+++ Provided material +++

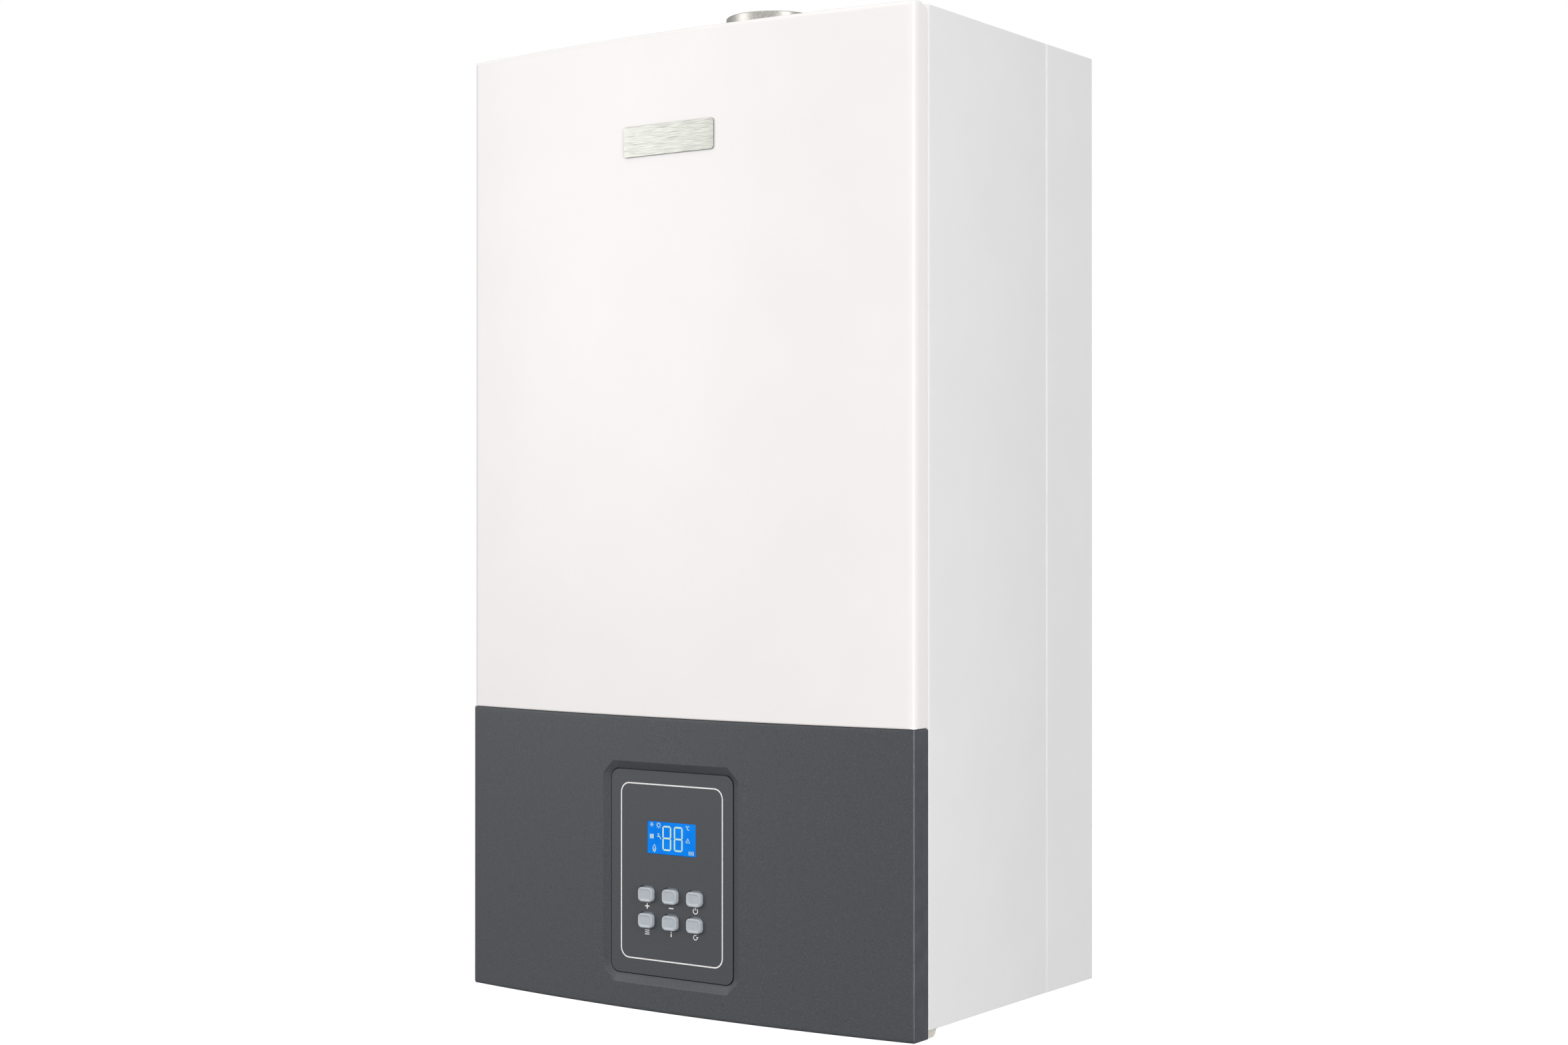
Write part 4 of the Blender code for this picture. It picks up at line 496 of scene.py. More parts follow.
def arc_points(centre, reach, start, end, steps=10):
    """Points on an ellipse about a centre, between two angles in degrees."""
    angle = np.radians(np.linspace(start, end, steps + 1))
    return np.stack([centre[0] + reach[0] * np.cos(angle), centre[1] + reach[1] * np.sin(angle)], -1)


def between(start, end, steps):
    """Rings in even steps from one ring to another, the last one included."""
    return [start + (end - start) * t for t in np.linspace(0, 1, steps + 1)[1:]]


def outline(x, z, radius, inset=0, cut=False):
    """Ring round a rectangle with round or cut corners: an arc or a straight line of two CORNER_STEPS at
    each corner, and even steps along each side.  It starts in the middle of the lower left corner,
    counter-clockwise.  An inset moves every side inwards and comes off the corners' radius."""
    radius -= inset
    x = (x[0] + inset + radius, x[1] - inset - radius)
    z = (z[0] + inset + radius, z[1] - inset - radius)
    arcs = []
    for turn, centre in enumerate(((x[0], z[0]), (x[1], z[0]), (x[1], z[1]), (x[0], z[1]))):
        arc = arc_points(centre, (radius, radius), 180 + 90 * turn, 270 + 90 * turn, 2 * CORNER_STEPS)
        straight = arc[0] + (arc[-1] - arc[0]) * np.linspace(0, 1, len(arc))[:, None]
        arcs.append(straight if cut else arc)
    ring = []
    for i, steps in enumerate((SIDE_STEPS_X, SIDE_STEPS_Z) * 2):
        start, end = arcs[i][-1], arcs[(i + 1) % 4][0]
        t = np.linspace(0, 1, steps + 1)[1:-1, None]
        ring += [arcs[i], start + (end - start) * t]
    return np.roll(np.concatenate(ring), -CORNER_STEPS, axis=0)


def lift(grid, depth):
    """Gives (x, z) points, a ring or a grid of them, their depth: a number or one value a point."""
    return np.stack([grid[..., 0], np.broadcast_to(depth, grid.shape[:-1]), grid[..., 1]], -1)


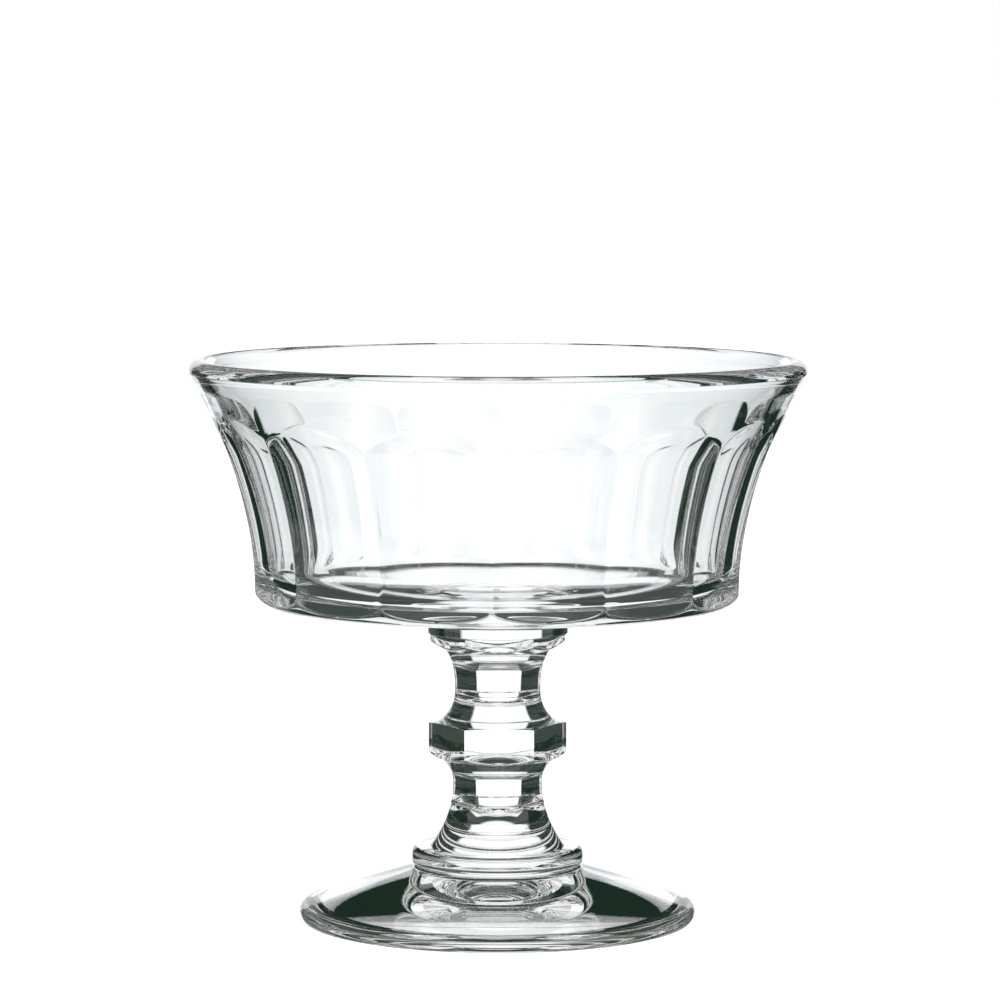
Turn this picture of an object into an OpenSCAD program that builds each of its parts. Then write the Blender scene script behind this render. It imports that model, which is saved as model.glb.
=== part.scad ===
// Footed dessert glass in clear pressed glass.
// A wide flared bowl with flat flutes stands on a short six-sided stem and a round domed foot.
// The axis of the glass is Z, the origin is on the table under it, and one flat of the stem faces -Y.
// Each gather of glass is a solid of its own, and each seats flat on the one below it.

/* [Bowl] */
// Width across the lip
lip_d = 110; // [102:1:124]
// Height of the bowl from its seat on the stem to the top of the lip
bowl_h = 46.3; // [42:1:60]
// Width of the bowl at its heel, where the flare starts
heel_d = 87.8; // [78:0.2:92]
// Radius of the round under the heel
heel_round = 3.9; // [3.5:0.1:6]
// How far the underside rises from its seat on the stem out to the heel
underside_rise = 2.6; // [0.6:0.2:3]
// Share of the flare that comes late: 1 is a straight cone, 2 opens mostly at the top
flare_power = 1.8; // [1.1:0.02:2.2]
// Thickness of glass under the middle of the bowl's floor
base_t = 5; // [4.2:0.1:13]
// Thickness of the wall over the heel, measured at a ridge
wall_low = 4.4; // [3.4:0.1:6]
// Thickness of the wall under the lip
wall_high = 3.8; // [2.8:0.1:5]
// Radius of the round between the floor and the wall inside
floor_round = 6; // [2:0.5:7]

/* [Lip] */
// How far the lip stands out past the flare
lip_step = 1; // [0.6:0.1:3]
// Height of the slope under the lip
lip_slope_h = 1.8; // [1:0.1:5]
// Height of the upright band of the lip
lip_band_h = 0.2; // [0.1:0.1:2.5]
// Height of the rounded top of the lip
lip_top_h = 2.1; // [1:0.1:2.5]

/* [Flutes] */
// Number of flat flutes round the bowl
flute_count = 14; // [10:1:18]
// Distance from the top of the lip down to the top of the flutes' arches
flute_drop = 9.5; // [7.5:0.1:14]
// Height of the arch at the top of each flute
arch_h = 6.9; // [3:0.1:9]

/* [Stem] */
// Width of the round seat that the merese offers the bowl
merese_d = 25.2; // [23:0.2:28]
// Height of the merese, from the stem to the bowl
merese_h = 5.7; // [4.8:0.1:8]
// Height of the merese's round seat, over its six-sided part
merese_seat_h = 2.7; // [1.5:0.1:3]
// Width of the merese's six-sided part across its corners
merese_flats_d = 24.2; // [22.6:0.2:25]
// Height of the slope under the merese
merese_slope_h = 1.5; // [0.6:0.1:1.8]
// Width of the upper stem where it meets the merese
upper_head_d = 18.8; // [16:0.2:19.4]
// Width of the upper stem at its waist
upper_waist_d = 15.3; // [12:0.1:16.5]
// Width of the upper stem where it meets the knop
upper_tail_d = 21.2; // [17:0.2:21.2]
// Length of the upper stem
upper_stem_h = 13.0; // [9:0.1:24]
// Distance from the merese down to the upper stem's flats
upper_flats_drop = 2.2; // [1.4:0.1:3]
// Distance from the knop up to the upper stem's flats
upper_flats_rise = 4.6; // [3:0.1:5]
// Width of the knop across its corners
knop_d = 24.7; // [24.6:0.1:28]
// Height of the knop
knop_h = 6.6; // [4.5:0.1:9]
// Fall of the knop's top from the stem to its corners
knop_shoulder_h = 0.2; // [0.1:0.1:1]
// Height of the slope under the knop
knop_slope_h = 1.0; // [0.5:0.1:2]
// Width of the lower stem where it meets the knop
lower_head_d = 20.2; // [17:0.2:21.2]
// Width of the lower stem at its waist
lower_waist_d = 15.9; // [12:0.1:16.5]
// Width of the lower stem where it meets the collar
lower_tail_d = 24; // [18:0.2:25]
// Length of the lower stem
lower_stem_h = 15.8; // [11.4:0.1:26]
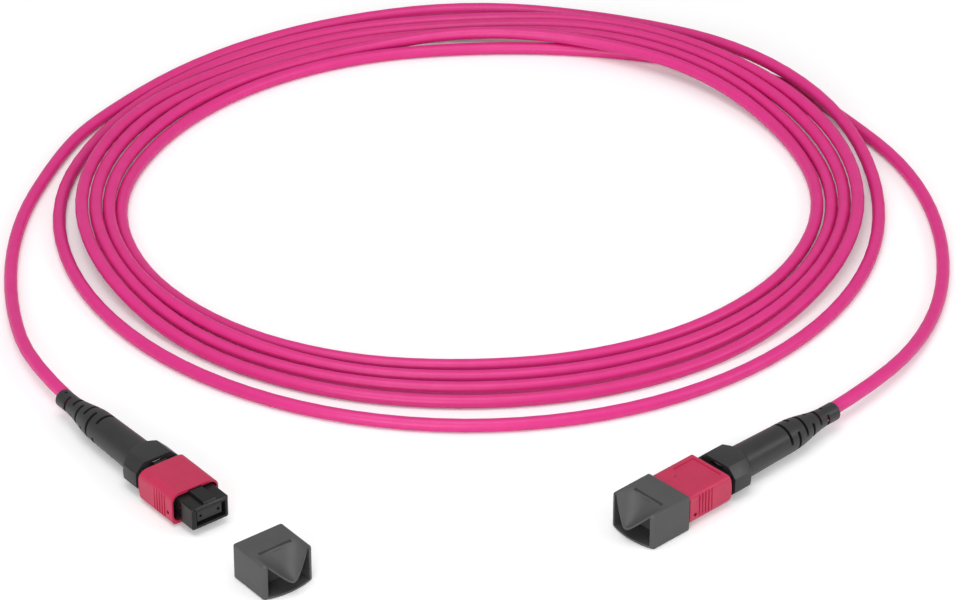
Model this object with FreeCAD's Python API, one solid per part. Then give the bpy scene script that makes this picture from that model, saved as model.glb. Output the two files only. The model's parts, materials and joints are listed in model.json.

+++

• **What the task asks**: Print every entry exactly as it appears.

• **Solution to this exercise**:
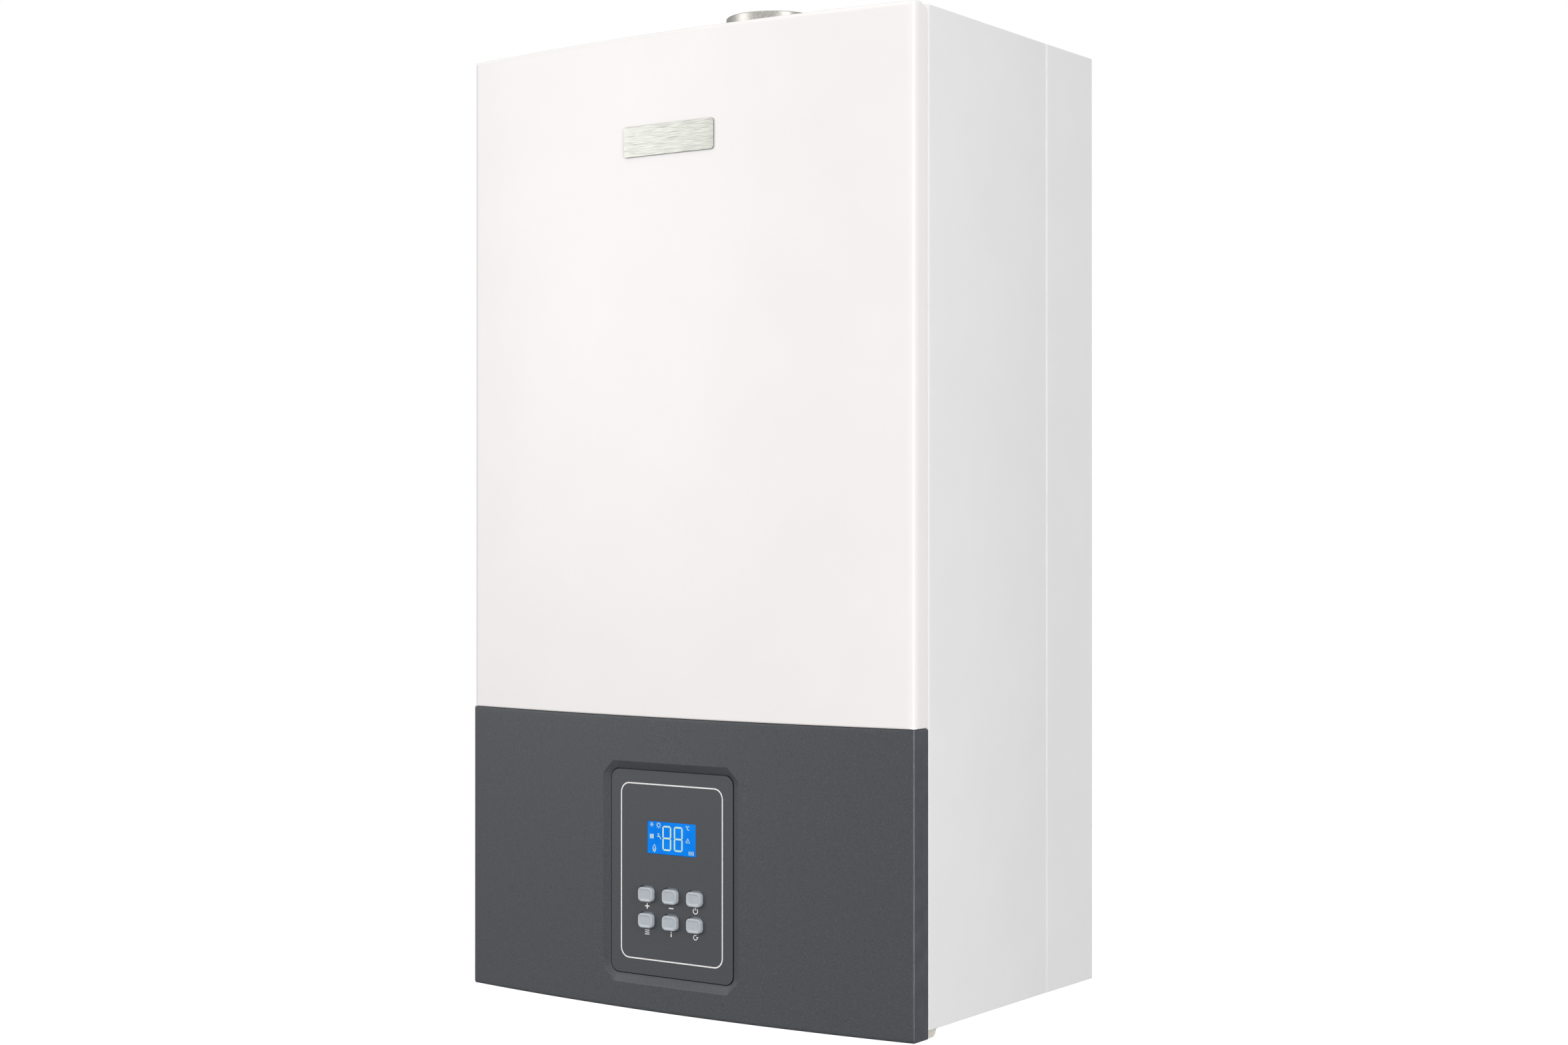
Write part 4 of the Blender code for this picture. It picks up at line 496 of scene.py. More parts follow.
def arc_points(centre, reach, start, end, steps=10):
    """Points on an ellipse about a centre, between two angles in degrees."""
    angle = np.radians(np.linspace(start, end, steps + 1))
    return np.stack([centre[0] + reach[0] * np.cos(angle), centre[1] + reach[1] * np.sin(angle)], -1)


def between(start, end, steps):
    """Rings in even steps from one ring to another, the last one included."""
    return [start + (end - start) * t for t in np.linspace(0, 1, steps + 1)[1:]]


def outline(x, z, radius, inset=0, cut=False):
    """Ring round a rectangle with round or cut corners: an arc or a straight line of two CORNER_STEPS at
    each corner, and even steps along each side.  It starts in the middle of the lower left corner,
    counter-clockwise.  An inset moves every side inwards and comes off the corners' radius."""
    radius -= inset
    x = (x[0] + inset + radius, x[1] - inset - radius)
    z = (z[0] + inset + radius, z[1] - inset - radius)
    arcs = []
    for turn, centre in enumerate(((x[0], z[0]), (x[1], z[0]), (x[1], z[1]), (x[0], z[1]))):
        arc = arc_points(centre, (radius, radius), 180 + 90 * turn, 270 + 90 * turn, 2 * CORNER_STEPS)
        straight = arc[0] + (arc[-1] - arc[0]) * np.linspace(0, 1, len(arc))[:, None]
        arcs.append(straight if cut else arc)
    ring = []
    for i, steps in enumerate((SIDE_STEPS_X, SIDE_STEPS_Z) * 2):
        start, end = arcs[i][-1], arcs[(i + 1) % 4][0]
        t = np.linspace(0, 1, steps + 1)[1:-1, None]
        ring += [arcs[i], start + (end - start) * t]
    return np.roll(np.concatenate(ring), -CORNER_STEPS, axis=0)


def lift(grid, depth):
    """Gives (x, z) points, a ring or a grid of them, their depth: a number or one value a point."""
    return np.stack([grid[..., 0], np.broadcast_to(depth, grid.shape[:-1]), grid[..., 1]], -1)


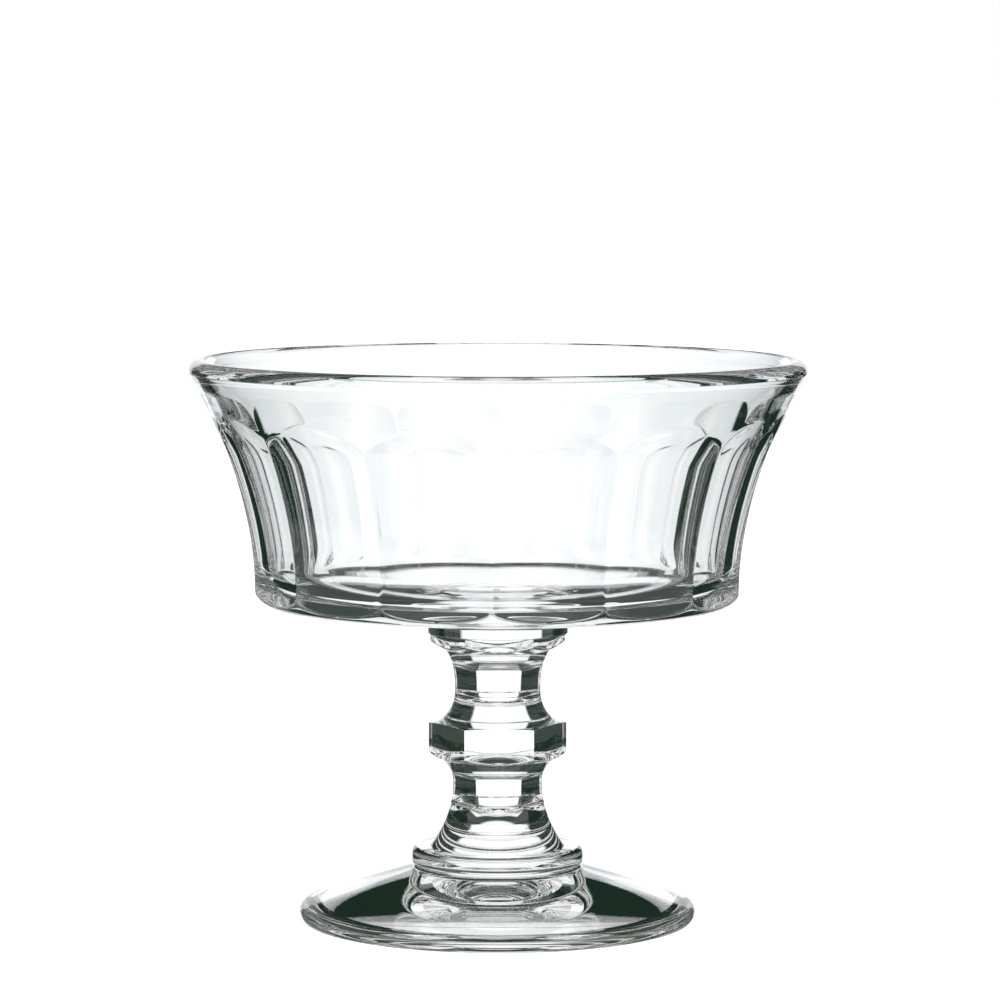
Turn this picture of an object into an OpenSCAD program that builds each of its parts. Then write the Blender scene script behind this render. It imports that model, which is saved as model.glb.
=== part.scad ===
// Footed dessert glass in clear pressed glass.
// A wide flared bowl with flat flutes stands on a short six-sided stem and a round domed foot.
// The axis of the glass is Z, the origin is on the table under it, and one flat of the stem faces -Y.
// Each gather of glass is a solid of its own, and each seats flat on the one below it.

/* [Bowl] */
// Width across the lip
lip_d = 110; // [102:1:124]
// Height of the bowl from its seat on the stem to the top of the lip
bowl_h = 46.3; // [42:1:60]
// Width of the bowl at its heel, where the flare starts
heel_d = 87.8; // [78:0.2:92]
// Radius of the round under the heel
heel_round = 3.9; // [3.5:0.1:6]
// How far the underside rises from its seat on the stem out to the heel
underside_rise = 2.6; // [0.6:0.2:3]
// Share of the flare that comes late: 1 is a straight cone, 2 opens mostly at the top
flare_power = 1.8; // [1.1:0.02:2.2]
// Thickness of glass under the middle of the bowl's floor
base_t = 5; // [4.2:0.1:13]
// Thickness of the wall over the heel, measured at a ridge
wall_low = 4.4; // [3.4:0.1:6]
// Thickness of the wall under the lip
wall_high = 3.8; // [2.8:0.1:5]
// Radius of the round between the floor and the wall inside
floor_round = 6; // [2:0.5:7]

/* [Lip] */
// How far the lip stands out past the flare
lip_step = 1; // [0.6:0.1:3]
// Height of the slope under the lip
lip_slope_h = 1.8; // [1:0.1:5]
// Height of the upright band of the lip
lip_band_h = 0.2; // [0.1:0.1:2.5]
// Height of the rounded top of the lip
lip_top_h = 2.1; // [1:0.1:2.5]

/* [Flutes] */
// Number of flat flutes round the bowl
flute_count = 14; // [10:1:18]
// Distance from the top of the lip down to the top of the flutes' arches
flute_drop = 9.5; // [7.5:0.1:14]
// Height of the arch at the top of each flute
arch_h = 6.9; // [3:0.1:9]

/* [Stem] */
// Width of the round seat that the merese offers the bowl
merese_d = 25.2; // [23:0.2:28]
// Height of the merese, from the stem to the bowl
merese_h = 5.7; // [4.8:0.1:8]
// Height of the merese's round seat, over its six-sided part
merese_seat_h = 2.7; // [1.5:0.1:3]
// Width of the merese's six-sided part across its corners
merese_flats_d = 24.2; // [22.6:0.2:25]
// Height of the slope under the merese
merese_slope_h = 1.5; // [0.6:0.1:1.8]
// Width of the upper stem where it meets the merese
upper_head_d = 18.8; // [16:0.2:19.4]
// Width of the upper stem at its waist
upper_waist_d = 15.3; // [12:0.1:16.5]
// Width of the upper stem where it meets the knop
upper_tail_d = 21.2; // [17:0.2:21.2]
// Length of the upper stem
upper_stem_h = 13.0; // [9:0.1:24]
// Distance from the merese down to the upper stem's flats
upper_flats_drop = 2.2; // [1.4:0.1:3]
// Distance from the knop up to the upper stem's flats
upper_flats_rise = 4.6; // [3:0.1:5]
// Width of the knop across its corners
knop_d = 24.7; // [24.6:0.1:28]
// Height of the knop
knop_h = 6.6; // [4.5:0.1:9]
// Fall of the knop's top from the stem to its corners
knop_shoulder_h = 0.2; // [0.1:0.1:1]
// Height of the slope under the knop
knop_slope_h = 1.0; // [0.5:0.1:2]
// Width of the lower stem where it meets the knop
lower_head_d = 20.2; // [17:0.2:21.2]
// Width of the lower stem at its waist
lower_waist_d = 15.9; // [12:0.1:16.5]
// Width of the lower stem where it meets the collar
lower_tail_d = 24; // [18:0.2:25]
// Length of the lower stem
lower_stem_h = 15.8; // [11.4:0.1:26]
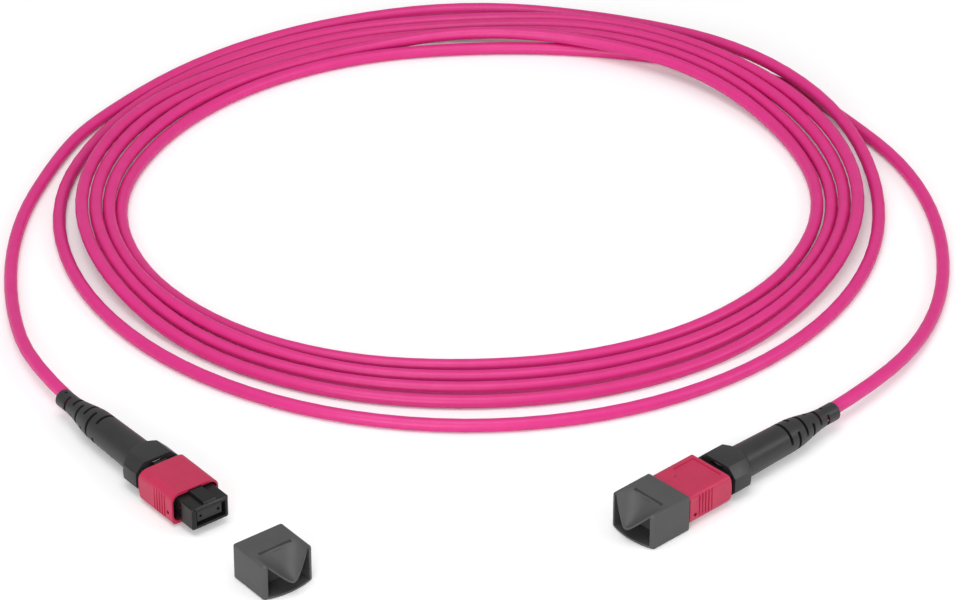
Model this object with FreeCAD's Python API, one solid per part. Then give the bpy scene script that makes this picture from that model, saved as model.glb. Output the two files only. The model's parts, materials and joints are listed in model.json.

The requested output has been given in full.